Source material
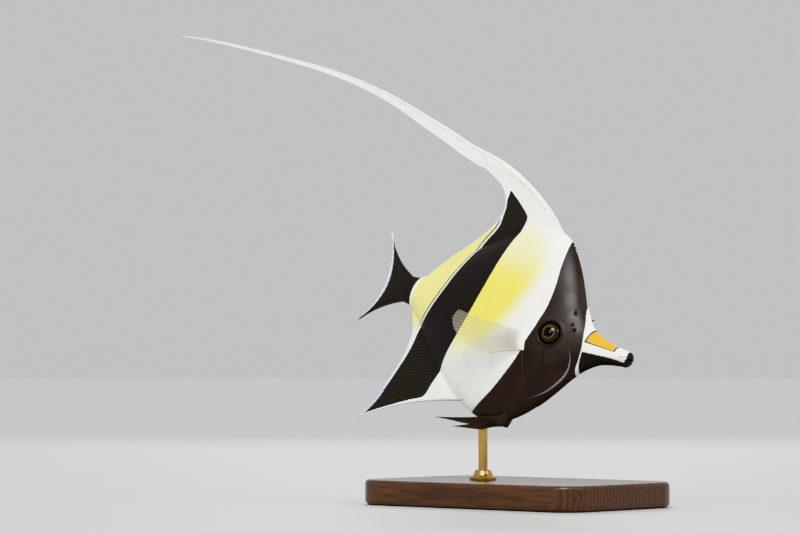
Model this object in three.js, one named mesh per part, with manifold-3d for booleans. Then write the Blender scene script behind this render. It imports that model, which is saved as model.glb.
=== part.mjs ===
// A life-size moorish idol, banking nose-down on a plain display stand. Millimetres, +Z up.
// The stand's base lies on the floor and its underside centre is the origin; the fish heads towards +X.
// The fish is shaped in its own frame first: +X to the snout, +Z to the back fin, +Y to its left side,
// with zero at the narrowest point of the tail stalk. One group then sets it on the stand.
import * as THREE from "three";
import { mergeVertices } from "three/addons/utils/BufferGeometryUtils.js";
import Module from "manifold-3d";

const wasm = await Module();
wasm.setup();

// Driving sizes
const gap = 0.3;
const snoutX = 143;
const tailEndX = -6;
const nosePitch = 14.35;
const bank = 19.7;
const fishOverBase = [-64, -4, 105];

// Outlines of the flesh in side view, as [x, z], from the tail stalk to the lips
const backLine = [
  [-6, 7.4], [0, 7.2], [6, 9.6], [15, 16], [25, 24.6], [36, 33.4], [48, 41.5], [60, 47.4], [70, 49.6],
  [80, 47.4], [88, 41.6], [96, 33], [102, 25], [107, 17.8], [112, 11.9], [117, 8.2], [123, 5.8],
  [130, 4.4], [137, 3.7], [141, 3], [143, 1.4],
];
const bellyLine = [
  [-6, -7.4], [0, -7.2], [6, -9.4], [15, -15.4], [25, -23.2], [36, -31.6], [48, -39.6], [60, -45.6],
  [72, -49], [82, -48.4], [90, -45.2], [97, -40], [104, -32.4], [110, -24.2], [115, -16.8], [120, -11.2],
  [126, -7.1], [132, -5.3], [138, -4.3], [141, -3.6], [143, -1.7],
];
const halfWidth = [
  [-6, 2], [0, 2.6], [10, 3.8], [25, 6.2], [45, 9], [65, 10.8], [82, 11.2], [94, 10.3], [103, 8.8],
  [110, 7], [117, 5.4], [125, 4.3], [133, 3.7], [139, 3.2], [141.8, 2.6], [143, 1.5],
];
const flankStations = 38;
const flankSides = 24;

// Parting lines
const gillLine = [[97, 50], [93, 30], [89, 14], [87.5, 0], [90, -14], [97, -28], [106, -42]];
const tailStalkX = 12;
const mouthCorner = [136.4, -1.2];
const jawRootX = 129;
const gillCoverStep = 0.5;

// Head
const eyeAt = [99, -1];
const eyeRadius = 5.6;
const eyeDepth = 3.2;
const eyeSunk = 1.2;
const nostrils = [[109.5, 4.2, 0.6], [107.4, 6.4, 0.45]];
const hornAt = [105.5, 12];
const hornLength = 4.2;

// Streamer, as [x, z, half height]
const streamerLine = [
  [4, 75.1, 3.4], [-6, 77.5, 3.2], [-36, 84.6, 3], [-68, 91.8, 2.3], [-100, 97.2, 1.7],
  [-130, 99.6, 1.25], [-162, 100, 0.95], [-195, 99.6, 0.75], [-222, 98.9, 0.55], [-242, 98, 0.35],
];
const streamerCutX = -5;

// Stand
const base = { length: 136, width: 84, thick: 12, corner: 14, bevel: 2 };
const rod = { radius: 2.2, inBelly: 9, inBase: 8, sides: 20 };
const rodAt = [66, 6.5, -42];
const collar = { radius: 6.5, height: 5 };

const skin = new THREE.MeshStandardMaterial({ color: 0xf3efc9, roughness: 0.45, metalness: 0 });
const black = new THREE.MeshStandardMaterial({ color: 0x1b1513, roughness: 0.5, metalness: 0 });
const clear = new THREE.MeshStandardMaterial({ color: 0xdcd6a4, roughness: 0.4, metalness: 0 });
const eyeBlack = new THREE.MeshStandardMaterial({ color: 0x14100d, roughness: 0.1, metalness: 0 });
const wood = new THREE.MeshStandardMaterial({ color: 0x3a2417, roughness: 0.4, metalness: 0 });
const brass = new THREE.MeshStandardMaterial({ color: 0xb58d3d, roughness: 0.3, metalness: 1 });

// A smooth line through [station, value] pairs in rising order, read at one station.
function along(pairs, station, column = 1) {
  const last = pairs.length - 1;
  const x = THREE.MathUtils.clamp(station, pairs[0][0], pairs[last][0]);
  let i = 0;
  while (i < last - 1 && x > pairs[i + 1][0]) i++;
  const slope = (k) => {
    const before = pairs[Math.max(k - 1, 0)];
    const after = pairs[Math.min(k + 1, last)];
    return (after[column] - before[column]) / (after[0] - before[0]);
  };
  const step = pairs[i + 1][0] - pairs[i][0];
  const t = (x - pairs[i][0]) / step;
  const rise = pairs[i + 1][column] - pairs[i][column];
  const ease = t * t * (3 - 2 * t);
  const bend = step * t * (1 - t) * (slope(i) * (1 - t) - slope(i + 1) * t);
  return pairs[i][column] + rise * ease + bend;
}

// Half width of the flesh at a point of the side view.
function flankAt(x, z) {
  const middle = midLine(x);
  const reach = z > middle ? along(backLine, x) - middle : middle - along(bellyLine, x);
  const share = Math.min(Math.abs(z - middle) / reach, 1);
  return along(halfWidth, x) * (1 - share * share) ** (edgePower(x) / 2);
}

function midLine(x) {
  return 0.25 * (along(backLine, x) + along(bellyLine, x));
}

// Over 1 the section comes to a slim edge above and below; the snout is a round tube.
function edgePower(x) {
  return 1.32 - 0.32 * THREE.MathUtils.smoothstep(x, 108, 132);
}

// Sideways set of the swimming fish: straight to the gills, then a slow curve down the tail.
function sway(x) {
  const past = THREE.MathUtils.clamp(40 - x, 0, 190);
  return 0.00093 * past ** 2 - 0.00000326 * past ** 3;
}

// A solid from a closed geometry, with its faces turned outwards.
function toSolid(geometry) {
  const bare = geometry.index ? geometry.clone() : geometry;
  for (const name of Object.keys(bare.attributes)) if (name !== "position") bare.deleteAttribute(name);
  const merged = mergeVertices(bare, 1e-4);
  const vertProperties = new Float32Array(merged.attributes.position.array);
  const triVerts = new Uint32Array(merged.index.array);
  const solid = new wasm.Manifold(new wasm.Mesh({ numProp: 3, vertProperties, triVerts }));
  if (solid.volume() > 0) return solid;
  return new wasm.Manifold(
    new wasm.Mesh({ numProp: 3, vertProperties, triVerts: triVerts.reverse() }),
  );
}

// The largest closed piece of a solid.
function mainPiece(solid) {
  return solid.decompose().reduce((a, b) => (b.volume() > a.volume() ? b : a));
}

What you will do
Set down all of the data above, word for word.

Response for this exercise
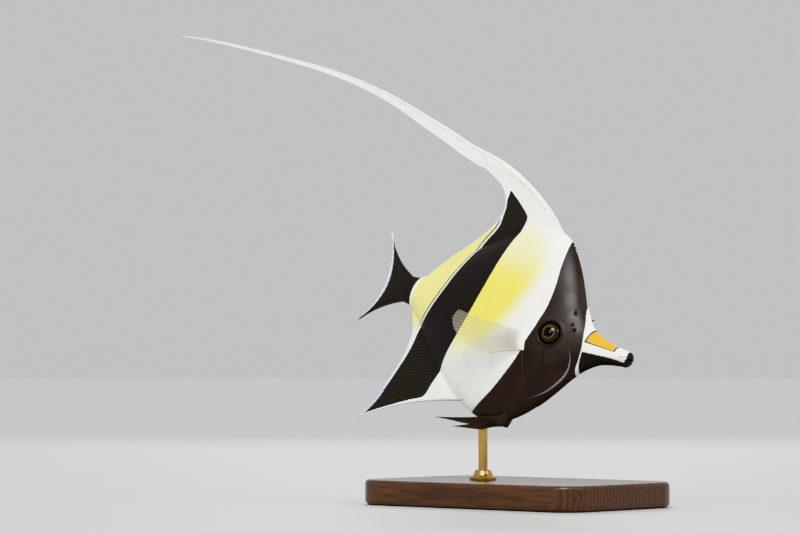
Model this object in three.js, one named mesh per part, with manifold-3d for booleans. Then write the Blender scene script behind this render. It imports that model, which is saved as model.glb.
=== part.mjs ===
// A life-size moorish idol, banking nose-down on a plain display stand. Millimetres, +Z up.
// The stand's base lies on the floor and its underside centre is the origin; the fish heads towards +X.
// The fish is shaped in its own frame first: +X to the snout, +Z to the back fin, +Y to its left side,
// with zero at the narrowest point of the tail stalk. One group then sets it on the stand.
import * as THREE from "three";
import { mergeVertices } from "three/addons/utils/BufferGeometryUtils.js";
import Module from "manifold-3d";

const wasm = await Module();
wasm.setup();

// Driving sizes
const gap = 0.3;
const snoutX = 143;
const tailEndX = -6;
const nosePitch = 14.35;
const bank = 19.7;
const fishOverBase = [-64, -4, 105];

// Outlines of the flesh in side view, as [x, z], from the tail stalk to the lips
const backLine = [
  [-6, 7.4], [0, 7.2], [6, 9.6], [15, 16], [25, 24.6], [36, 33.4], [48, 41.5], [60, 47.4], [70, 49.6],
  [80, 47.4], [88, 41.6], [96, 33], [102, 25], [107, 17.8], [112, 11.9], [117, 8.2], [123, 5.8],
  [130, 4.4], [137, 3.7], [141, 3], [143, 1.4],
];
const bellyLine = [
  [-6, -7.4], [0, -7.2], [6, -9.4], [15, -15.4], [25, -23.2], [36, -31.6], [48, -39.6], [60, -45.6],
  [72, -49], [82, -48.4], [90, -45.2], [97, -40], [104, -32.4], [110, -24.2], [115, -16.8], [120, -11.2],
  [126, -7.1], [132, -5.3], [138, -4.3], [141, -3.6], [143, -1.7],
];
const halfWidth = [
  [-6, 2], [0, 2.6], [10, 3.8], [25, 6.2], [45, 9], [65, 10.8], [82, 11.2], [94, 10.3], [103, 8.8],
  [110, 7], [117, 5.4], [125, 4.3], [133, 3.7], [139, 3.2], [141.8, 2.6], [143, 1.5],
];
const flankStations = 38;
const flankSides = 24;

// Parting lines
const gillLine = [[97, 50], [93, 30], [89, 14], [87.5, 0], [90, -14], [97, -28], [106, -42]];
const tailStalkX = 12;
const mouthCorner = [136.4, -1.2];
const jawRootX = 129;
const gillCoverStep = 0.5;

// Head
const eyeAt = [99, -1];
const eyeRadius = 5.6;
const eyeDepth = 3.2;
const eyeSunk = 1.2;
const nostrils = [[109.5, 4.2, 0.6], [107.4, 6.4, 0.45]];
const hornAt = [105.5, 12];
const hornLength = 4.2;

// Streamer, as [x, z, half height]
const streamerLine = [
  [4, 75.1, 3.4], [-6, 77.5, 3.2], [-36, 84.6, 3], [-68, 91.8, 2.3], [-100, 97.2, 1.7],
  [-130, 99.6, 1.25], [-162, 100, 0.95], [-195, 99.6, 0.75], [-222, 98.9, 0.55], [-242, 98, 0.35],
];
const streamerCutX = -5;

// Stand
const base = { length: 136, width: 84, thick: 12, corner: 14, bevel: 2 };
const rod = { radius: 2.2, inBelly: 9, inBase: 8, sides: 20 };
const rodAt = [66, 6.5, -42];
const collar = { radius: 6.5, height: 5 };

const skin = new THREE.MeshStandardMaterial({ color: 0xf3efc9, roughness: 0.45, metalness: 0 });
const black = new THREE.MeshStandardMaterial({ color: 0x1b1513, roughness: 0.5, metalness: 0 });
const clear = new THREE.MeshStandardMaterial({ color: 0xdcd6a4, roughness: 0.4, metalness: 0 });
const eyeBlack = new THREE.MeshStandardMaterial({ color: 0x14100d, roughness: 0.1, metalness: 0 });
const wood = new THREE.MeshStandardMaterial({ color: 0x3a2417, roughness: 0.4, metalness: 0 });
const brass = new THREE.MeshStandardMaterial({ color: 0xb58d3d, roughness: 0.3, metalness: 1 });

// A smooth line through [station, value] pairs in rising order, read at one station.
function along(pairs, station, column = 1) {
  const last = pairs.length - 1;
  const x = THREE.MathUtils.clamp(station, pairs[0][0], pairs[last][0]);
  let i = 0;
  while (i < last - 1 && x > pairs[i + 1][0]) i++;
  const slope = (k) => {
    const before = pairs[Math.max(k - 1, 0)];
    const after = pairs[Math.min(k + 1, last)];
    return (after[column] - before[column]) / (after[0] - before[0]);
  };
  const step = pairs[i + 1][0] - pairs[i][0];
  const t = (x - pairs[i][0]) / step;
  const rise = pairs[i + 1][column] - pairs[i][column];
  const ease = t * t * (3 - 2 * t);
  const bend = step * t * (1 - t) * (slope(i) * (1 - t) - slope(i + 1) * t);
  return pairs[i][column] + rise * ease + bend;
}

// Half width of the flesh at a point of the side view.
function flankAt(x, z) {
  const middle = midLine(x);
  const reach = z > middle ? along(backLine, x) - middle : middle - along(bellyLine, x);
  const share = Math.min(Math.abs(z - middle) / reach, 1);
  return along(halfWidth, x) * (1 - share * share) ** (edgePower(x) / 2);
}

function midLine(x) {
  return 0.25 * (along(backLine, x) + along(bellyLine, x));
}

// Over 1 the section comes to a slim edge above and below; the snout is a round tube.
function edgePower(x) {
  return 1.32 - 0.32 * THREE.MathUtils.smoothstep(x, 108, 132);
}

// Sideways set of the swimming fish: straight to the gills, then a slow curve down the tail.
function sway(x) {
  const past = THREE.MathUtils.clamp(40 - x, 0, 190);
  return 0.00093 * past ** 2 - 0.00000326 * past ** 3;
}

// A solid from a closed geometry, with its faces turned outwards.
function toSolid(geometry) {
  const bare = geometry.index ? geometry.clone() : geometry;
  for (const name of Object.keys(bare.attributes)) if (name !== "position") bare.deleteAttribute(name);
  const merged = mergeVertices(bare, 1e-4);
  const vertProperties = new Float32Array(merged.attributes.position.array);
  const triVerts = new Uint32Array(merged.index.array);
  const solid = new wasm.Manifold(new wasm.Mesh({ numProp: 3, vertProperties, triVerts }));
  if (solid.volume() > 0) return solid;
  return new wasm.Manifold(
    new wasm.Mesh({ numProp: 3, vertProperties, triVerts: triVerts.reverse() }),
  );
}

// The largest closed piece of a solid.
function mainPiece(solid) {
  return solid.decompose().reduce((a, b) => (b.volume() > a.volume() ? b : a));
}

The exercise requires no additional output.